Review – Operencia: The Stolen Sun
I’ll admit that I was not expecting much when I first started up Operencia, but the more I played the more I fell in love with the experience, despite some glaring issues. There’s just something that draws you into Zen Studio’s captivating world of Operencia.
After the Sun Prince is been kidnapped by an unknown threat, the world of Operencia is been thrust into an eternal darkness. You play as an unknown hero who must build up their party to rescue the Sun Prince and return light to the world.
Whilst the main plotline is fairly generic and predictable, it’s also well written with a fun and diverse cast of characters that you’ll meet throughout the course of the game. They have their own fascinating stories to tell and motives for joining you on your journey, that only get more interesting as the game goes on. The writing and character development are top notch, even if the main plot is weak.
Visually, Operencia is a treat, with varied world design that makes great use of colours and various effects. Each of the game’s levels has its own distinctive look and feel ranging from ruins, to a dark forest, to the side of a giant tree. It’s an enthralling fantasy world that drew me in immediately. However, there are issues here that bring down the presentation. Cutscenes appear to be pre-rendered at a lower resolution on PC leading to a somewhat jarring shift when moving from cutscene to gameplay. Also, the animation work isn’t too great, especially in combat when sword swings don’t have the weight that they should have and effects such as fire just look underwhelming.
Sound design is interesting. Whilst the music and ambient sound of the world are great and serve their purpose well, the voice acting doesn’t hold up. Some characters do a decent enough job and I quite liked the narrator, but elsewhere we have some downright bad voice acting and some low quality mics.
Much of the gameplay is split into combat, exploration, and puzzle solving. You move through the world in a unique tile based system. At first I thought this was a bit of an odd choice and didn’t feel it did the world design much justice, but the more I played the more I didn’t mind it and eventually came to like this move. It can be a nuisance when objects of interest are placed awkwardly between tiles though.
When you run into an enemy whilst exploring the world, you will enter combat. Once engaged in combat, you get transported into a room where the enemies are split into 3 lanes; close, middle, and far. The further away the enemies are, the more susceptible to ranged attacks they are and the less efficient melee is. You and your party have a suite of abilities and attacks to destroy the enemies. Your abilities range from your standard physical damage abilities, elemental attacks, status effects, and more. The game is an exercise in good resource management; once you finish a fight you don’t get your health and other resources back. Going into another fight with low resources could mean a game over screen. So you occasionally need to rest at a campfire to ensure you save your progress and replenish your stores as necessary.

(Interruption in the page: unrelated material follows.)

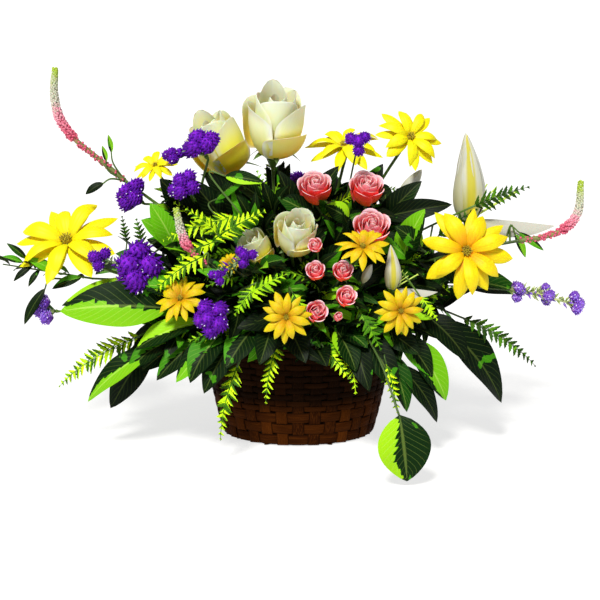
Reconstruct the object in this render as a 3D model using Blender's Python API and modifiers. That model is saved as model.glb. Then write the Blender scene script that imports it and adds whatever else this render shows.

Unfortunately, combat does fail occasionally with some slightly unbalanced fights and incredibly dull encounters. The opening two to three hours are far too easy, to the point of it being a chore to play. Conversely, fights later on in the game just drag on for too long, especially when spawner enemy types get involved. It’s not like these fights get overly difficult, but they do take way too long with tanky, bullet sponge type enemies. The combat is good enough for the most part, but it’s not always enjoyable.
Operencia is also an RPG, so you will be leveling up your character through their stats as well as the skills they will be using. The RPG elements are basic, but also serviceable, especially since you can upgrade your party members as well. You can upgrade individual stats and select character specific abilities to create a diverse party set-up with plenty of experimentation and synergy between them. Disappointingly, the abilities that your main character has is less interesting than your party members, but this is balanced out by having full control over their upgrade path as well.
The highlight of Operencia is in exploring the world and uncovering its secrets. Each of the game’s twelve areas are packed with puzzles and optional secrets for you to discover. With metroidvania style elements, upgrades that you pick up in later levels can help you uncover secrets in previous levels, rewarding backtracking. There’s a surprising amount of variety in the puzzle designs as well; solving riddles, logic puzzles, and searching the environments for clues, make for a worthwhile experience.
A lot of the time Operencia doesn’t hold your hand in the puzzle department; it really lets you have a go at them before giving you hints. For the most part this works, but sometimes puzzles can be a little too vague and the game could have been presented clearer, but these moments don’t come often and certainly don’t hurt the experience enough. I never felt lost for too long.
Operencia: The Stolen Sun might be the most surprising game that I’ve played in a while. It boasts a rich story in a well detailed world, packed with tons of secrets to find, and a fun combat system. The experience does occasionally stumble, but it just picks itself back up and continues on its entertaining way.
Beautifully crafted world with a great art style and splendid use of colours.
There are a few flaws, but Operencia is nicely varied in its overall gameplay style.
Great soundtrack with some unfortunately poor voice acting.
Exploring the world of Operencia was an unexpected treat.
Final Verdict: 8.0
Operencia: The Stolen Sun is available now on PC and Xbox One.
Reviewed on PC and Xbox One.
A copy of Operencia: The Stolen Sun was provided by the publisher.